### DATA SHOWN

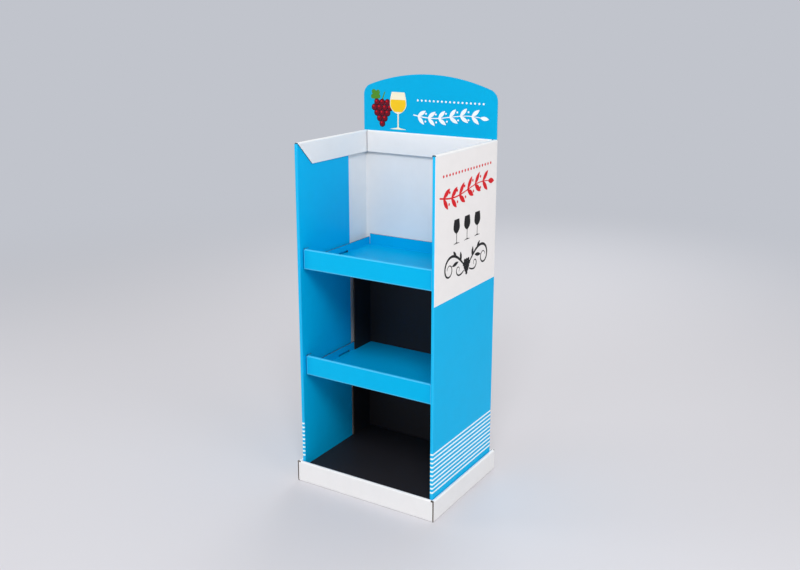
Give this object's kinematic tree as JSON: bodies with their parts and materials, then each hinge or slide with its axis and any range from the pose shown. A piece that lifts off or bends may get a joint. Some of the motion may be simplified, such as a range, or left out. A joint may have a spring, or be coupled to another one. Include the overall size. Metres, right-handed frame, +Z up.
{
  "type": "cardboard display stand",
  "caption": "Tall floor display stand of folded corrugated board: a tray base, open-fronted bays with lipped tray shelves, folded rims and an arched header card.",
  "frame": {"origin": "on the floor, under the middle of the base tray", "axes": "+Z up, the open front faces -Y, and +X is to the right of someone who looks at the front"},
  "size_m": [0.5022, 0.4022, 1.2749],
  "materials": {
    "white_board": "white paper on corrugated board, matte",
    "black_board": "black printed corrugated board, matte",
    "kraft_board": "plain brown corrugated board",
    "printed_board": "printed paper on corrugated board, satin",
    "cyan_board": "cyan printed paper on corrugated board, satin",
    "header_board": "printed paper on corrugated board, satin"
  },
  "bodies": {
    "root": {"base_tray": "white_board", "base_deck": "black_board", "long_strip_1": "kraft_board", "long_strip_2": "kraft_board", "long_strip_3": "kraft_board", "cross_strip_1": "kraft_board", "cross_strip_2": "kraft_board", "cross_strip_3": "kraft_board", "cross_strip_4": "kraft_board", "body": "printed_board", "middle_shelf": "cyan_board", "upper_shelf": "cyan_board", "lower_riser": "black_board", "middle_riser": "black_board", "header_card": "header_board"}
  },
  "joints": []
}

### AIM
Extract the data exactly as given.

### RESULT OF THE EXERCISE
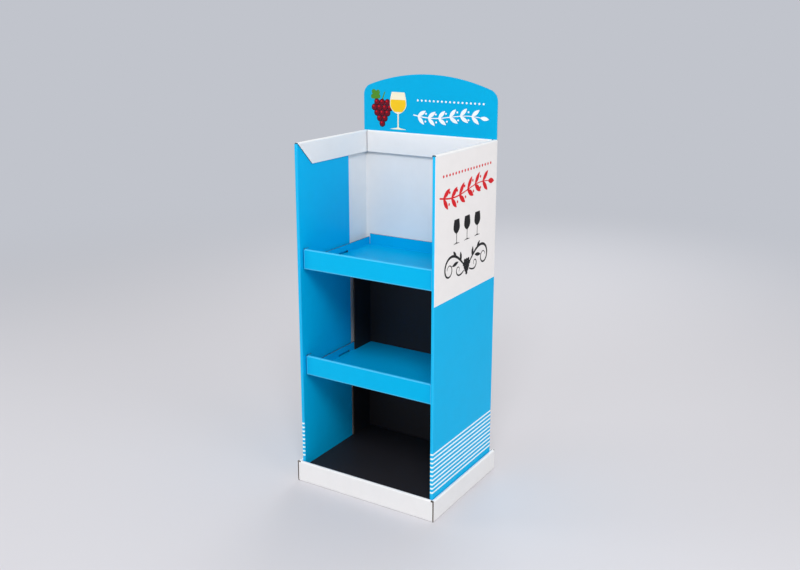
Give this object's kinematic tree as JSON: bodies with their parts and materials, then each hinge or slide with its axis and any range from the pose shown. A piece that lifts off or bends may get a joint. Some of the motion may be simplified, such as a range, or left out. A joint may have a spring, or be coupled to another one. Include the overall size. Metres, right-handed frame, +Z up.
{
  "type": "cardboard display stand",
  "caption": "Tall floor display stand of folded corrugated board: a tray base, open-fronted bays with lipped tray shelves, folded rims and an arched header card.",
  "frame": {"origin": "on the floor, under the middle of the base tray", "axes": "+Z up, the open front faces -Y, and +X is to the right of someone who looks at the front"},
  "size_m": [0.5022, 0.4022, 1.2749],
  "materials": {
    "white_board": "white paper on corrugated board, matte",
    "black_board": "black printed corrugated board, matte",
    "kraft_board": "plain brown corrugated board",
    "printed_board": "printed paper on corrugated board, satin",
    "cyan_board": "cyan printed paper on corrugated board, satin",
    "header_board": "printed paper on corrugated board, satin"
  },
  "bodies": {
    "root": {"base_tray": "white_board", "base_deck": "black_board", "long_strip_1": "kraft_board", "long_strip_2": "kraft_board", "long_strip_3": "kraft_board", "cross_strip_1": "kraft_board", "cross_strip_2": "kraft_board", "cross_strip_3": "kraft_board", "cross_strip_4": "kraft_board", "body": "printed_board", "middle_shelf": "cyan_board", "upper_shelf": "cyan_board", "lower_riser": "black_board", "middle_riser": "black_board", "header_card": "header_board"}
  },
  "joints": []
}